Después de muchos problemas técnicos, se consiguió excavar una primera piscina, la más cercana a la boca, con el agua a 36 grados y con una delgada capa de calcita. En una segunda piscina, a 42 grados, el aragonito enturbia el agua con un color ocre rojizo típico de esa mineralización. En ambas piscinas, según Soler, “continuamente se precipitan las sales, formando un barro finísimo que, junto con el agua caliente, eran la esencia de las virtudes curativas de estas aguas termales”. En la segunda fase de la obra, iniciada el año 2004, fue necesario incluso inyectar cemento y agua a presión para superar la cada vez menor estabilidad del terreno. De hecho, a medida que se avanzaba, se entró en una playa de cayados que indicaba que la costa no estaba lejos. Un derrumbe llegó a demorar varios meses las obras, pero en el 2005 se pudo iniciar un ramal, hasta que apareció un enorme dique volcánico, un dique que era “el elevado risco de color plomizo”, mientras que “pisábamos aquel material tan blando que con una lanza se le hacían regatones”. Es decir, dice Soler con emoción, “nos encontrábamos justo encima de la Fuente Santa”, a unos decímetros de aquello por lo que quince generaciones de palmeros soñaron. Y apareció, con una temperatura de 45 grados.
Soler relata esta historia con un detallismo abrumador, con una mezcla entre una aventura, un hallazgo histórico y la plasmación del sueño de toda una isla.
Pocas personas han entrado en esas galerías, y nosotros somos unos de esos privilegiados. Tenemos incluso la suerte de bañarnos en esas aguas. Cerrando los ojos, olvidamos la tragedia palmera que sucumbió al avance de un volcán y palpamos en nuestra propia piel la calidez de una historia con final feliz tres siglos más tarde. Fuera, nos espera de nuevo el paisaje lunar, la roca negra, y hasta la furgoneta roja sigue allí.

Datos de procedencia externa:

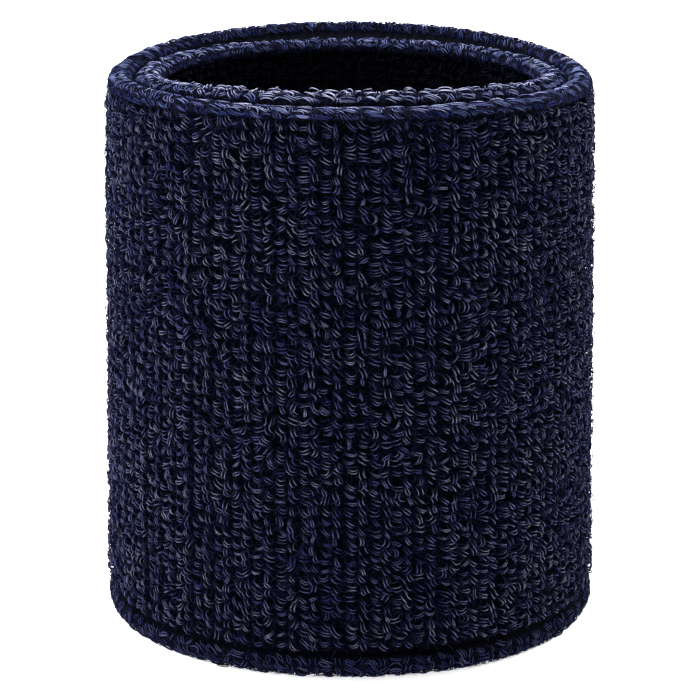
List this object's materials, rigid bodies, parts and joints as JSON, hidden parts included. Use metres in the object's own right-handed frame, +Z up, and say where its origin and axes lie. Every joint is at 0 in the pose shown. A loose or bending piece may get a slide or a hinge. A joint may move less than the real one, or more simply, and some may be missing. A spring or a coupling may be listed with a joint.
{
  "type": "sweat wristband",
  "caption": "Tubular terry sweat wristband: a double-layer band of looped pile on elastic knit, with rolled turned edges and an open bore for the wrist.",
  "frame": {"origin": "on the band's axis, at the middle of the bottom end, in the plane that the band stands on", "axes": "+Z up along the band's axis, towards the tighter top edge; +X and +Y are equivalent, because the band is round"},
  "size_m": [0.066, 0.066, 0.077],
  "materials": {
    "terry_pile": "uncut terry loops of soft textured yarn, deep navy with lilac-blue highlights",
    "ground_knit": "plain jersey knit, near-black navy",
    "elastic_yarn": "rubber core wound with matte navy filament",
    "seam_thread": "plied polyester thread, slight sheen"
  },
  "bodies": {
    "root": {"outer_ground_knit": "ground_knit", "lining_ground_knit": "ground_knit", "hem_ground_knit": "ground_knit", "bottom_fold_knit": "ground_knit", "top_fold_knit": "ground_knit", "outer_terry_pile": "terry_pile", "lining_terry_pile": "terry_pile", "hem_terry_pile": "terry_pile", "bottom_outer_edge_pile": "terry_pile", "top_outer_edge_pile": "terry_pile", "bottom_inner_edge_pile": "terry_pile", "top_inner_edge_pile": "terry_pile", "outer_elastic_yarn": "elastic_yarn", "lining_elastic_yarn": "elastic_yarn", "hem_elastic_yarn": "elastic_yarn", "bottom_edge_elastic": "elastic_yarn", "top_edge_elastic": "elastic_yarn", "closing_seam_stitches": "seam_thread"}
  },
  "joints": []
}
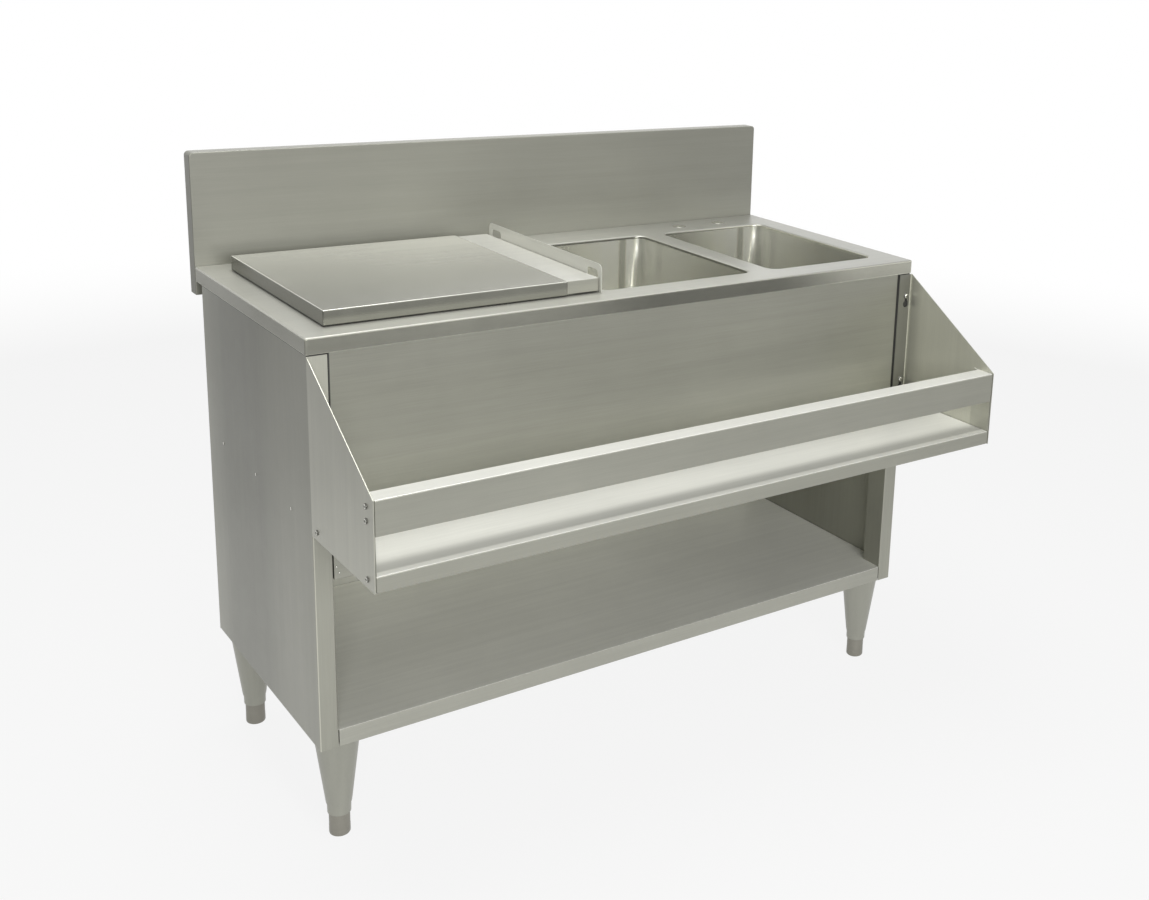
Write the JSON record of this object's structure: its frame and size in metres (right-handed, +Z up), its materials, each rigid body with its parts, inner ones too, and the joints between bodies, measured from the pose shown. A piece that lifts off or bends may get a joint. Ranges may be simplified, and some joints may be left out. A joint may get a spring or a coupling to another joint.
{
  "type": "bar sink with ice bin",
  "caption": "Free-standing stainless bar sink with an insulated ice bin under lift-off covers, two bowls, undershelf, speed rail and adjustable feet.",
  "frame": {"origin": "on the floor, under the middle of the bounding box", "axes": "+X to the right along the worktop, +Y from the speed rail to the backsplash, +Z up"},
  "size_m": [1.224, 0.803, 1.064],
  "materials": {
    "brushed_steel": "brushed, long grain",
    "bright_steel": "turned or pressed, bright",
    "foot_steel": "dull turned steel",
    "foam": "rigid insulating foam"
  },
  "bodies": {
    "cabinet": {"apron": "brushed_steel", "backsplash": "brushed_steel", "bin_curb": "brushed_steel", "bin_drain": "bright_steel", "bin_drain_nut": "bright_steel", "bin_insulation": "foam", "bin_jacket": "brushed_steel", "bin_liner": "brushed_steel", "bowl_left": "brushed_steel", "bowl_right": "brushed_steel", "drain_cup_left": "bright_steel", "drain_cup_right": "bright_steel", "drain_locknut_left": "bright_steel", "drain_locknut_right": "bright_steel", "leg_channel_left": "brushed_steel", "leg_channel_right": "brushed_steel", "leg_front_left": "brushed_steel", "leg_front_right": "brushed_steel", "leg_nut_front_left": "bright_steel", "leg_nut_front_right": "bright_steel", "leg_nut_rear_left": "bright_steel", "leg_nut_rear_right": "bright_steel", "leg_rear_left": "brushed_steel", "leg_rear_right": "brushed_steel", "rail_hanger_lower_left": "bright_steel", "rail_hanger_lower_right": "bright_steel", "rail_hanger_upper_left": "bright_steel", "rail_hanger_upper_right": "bright_steel", "rear_panel": "brushed_steel", "shelf": "brushed_steel", "side_panel_left": "brushed_steel", "side_panel_right": "brushed_steel", "tailpiece_left": "bright_steel", "tailpiece_right": "bright_steel", "tap_hole_cap_left": "bright_steel", "tap_hole_cap_right": "bright_steel", "worktop": "brushed_steel"},
    "lid": {"bin_lid": "brushed_steel"},
    "strip": {"cover_strip": "brushed_steel"},
    "splash": {"splash_plate": "brushed_steel"},
    "bin_grid": {"bin_false_bottom": "brushed_steel"},
    "strainer_left": {"basket_strainer_left": "bright_steel"},
    "strainer_right": {"basket_strainer_right": "bright_steel"},
    "speed_rail": {"rail_plate_left": "brushed_steel", "rail_plate_right": "brushed_steel", "rail_band": "brushed_steel", "rail_tray": "brushed_steel", "screw_band_lower_left": "bright_steel", "screw_band_lower_right": "bright_steel", "screw_band_upper_left": "bright_steel", "screw_band_upper_right": "bright_steel", "screw_tray_front_left": "bright_steel", "screw_tray_front_right": "bright_steel", "screw_tray_rear_left": "bright_steel", "screw_tray_rear_right": "bright_steel"},
    "foot_front_left_body": {"foot_front_left": "foot_steel"},
    "foot_front_right_body": {"foot_front_right": "foot_steel"},
    "foot_rear_left_body": {"foot_rear_left": "foot_steel"},
    "foot_rear_right_body": {"foot_rear_right": "foot_steel"}
  },
  "joints": [
    {"name": "lid_lift", "type": "slide", "parent": "cabinet", "child": "lid", "axis": [0, 0, 1], "range_m": [0, 0.15]},
    {"name": "strip_lift", "type": "slide", "parent": "cabinet", "child": "strip", "axis": [0, 0, 1], "range_m": [0, 0.15]},
    {"name": "splash_plate_lift", "type": "slide", "parent": "cabinet", "child": "splash", "axis": [0, 0, 1], "range_m": [0, 0.1]},
    {"name": "false_bottom_lift", "type": "slide", "parent": "cabinet", "child": "bin_grid", "axis": [0, 0, 1], "range_m": [0, 0.26]},
    {"name": "strainer_left_lift", "type": "slide", "parent": "cabinet", "child": "strainer_left", "axis": [0, 0, 1], "range_m": [0, 0.25]},
    {"name": "strainer_right_lift", "type": "slide", "parent": "cabinet", "child": "strainer_right", "axis": [0, 0, 1], "range_m": [0, 0.25]},
    {"name": "speed_rail_lift", "type": "slide", "parent": "cabinet", "child": "speed_rail", "axis": [0, 0, 1], "range_m": [0, 0.0164]},
    {"name": "foot_front_left_screw", "type": "slide", "parent": "cabinet", "child": "foot_front_left_body", "axis": [0, 0, -1], "range_m": [-0.03, 0.02]},
    {"name": "foot_front_right_screw", "type": "slide", "parent": "cabinet", "child": "foot_front_right_body", "axis": [0, 0, -1], "range_m": [-0.03, 0.02]},
    {"name": "foot_rear_left_screw", "type": "slide", "parent": "cabinet", "child": "foot_rear_left_body", "axis": [0, 0, -1], "range_m": [-0.03, 0.02]},
    {"name": "foot_rear_right_screw", "type": "slide", "parent": "cabinet", "child": "foot_rear_right_body", "axis": [0, 0, -1], "range_m": [-0.03, 0.02]}
  ]
}
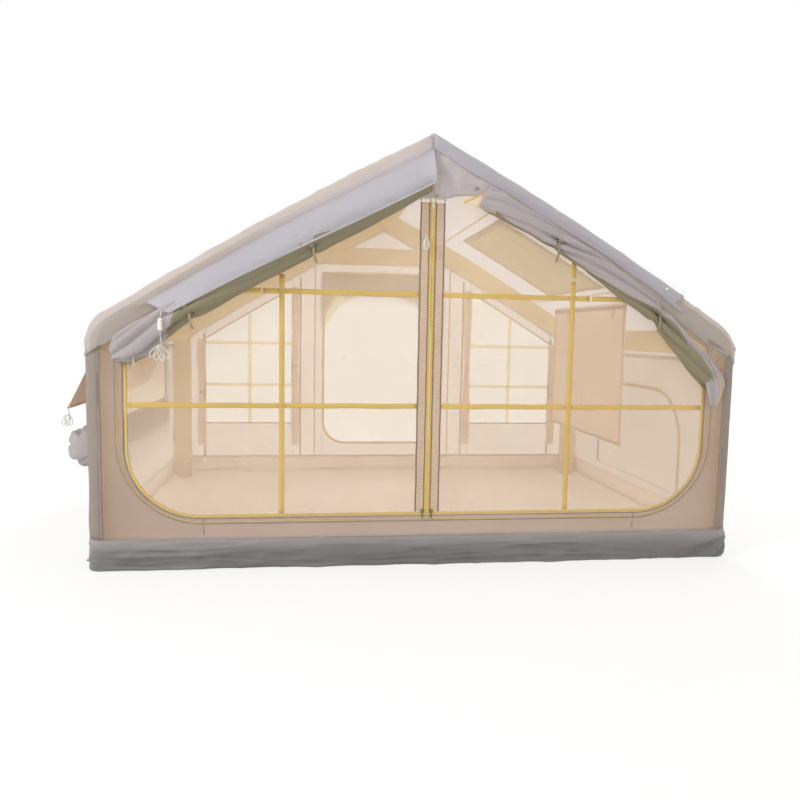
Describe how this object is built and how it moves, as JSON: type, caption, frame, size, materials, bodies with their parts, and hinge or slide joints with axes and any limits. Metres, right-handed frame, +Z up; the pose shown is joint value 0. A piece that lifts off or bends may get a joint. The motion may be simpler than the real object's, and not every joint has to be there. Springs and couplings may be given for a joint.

Ahora, empieza el debate sobre si es necesario o no construir un balneario encima de la Fuente Santa. Es, y será, un debate intenso, pero de momento prefiero recordar el paisaje lunar, la roca negra –y hasta la furgoneta roja- y el tesón de un grupo de personas que han conseguido que una historia que fue derivando hacia una leyenda, haya vuelto a formar parte de un capítulo de la historia canaria.
Pero ahora, de la historia presente. Sentado en una de las rocas negras, la mirada no tarda en perderse en el infinito del océano, con el punto de vista puesto mucho más allá, donde se nos ha prometido que
“el que beba del agua que yo le daré, jamás volverá a tener sed. Porque el agua que yo le daré brotará de él como un manantial de vida eterna” (Jn. 4:14).
Como última ironía del destino, Soler nos invita a mirar hacia la gran montaña rocosa situada enfrente de la fuente; cuesta un poco verla, pero un grupo de piedras forman una gran cruz que, tal como relataban los palmeros de siglos anteriores, ubica la fuente. Ha estado, pues, oculta a la vista de todos, como si esperara
“el sonido de una fuerte cascada” (Ap. 19:6) y nos recordara cual es el verdadero manantial del agua de la vida.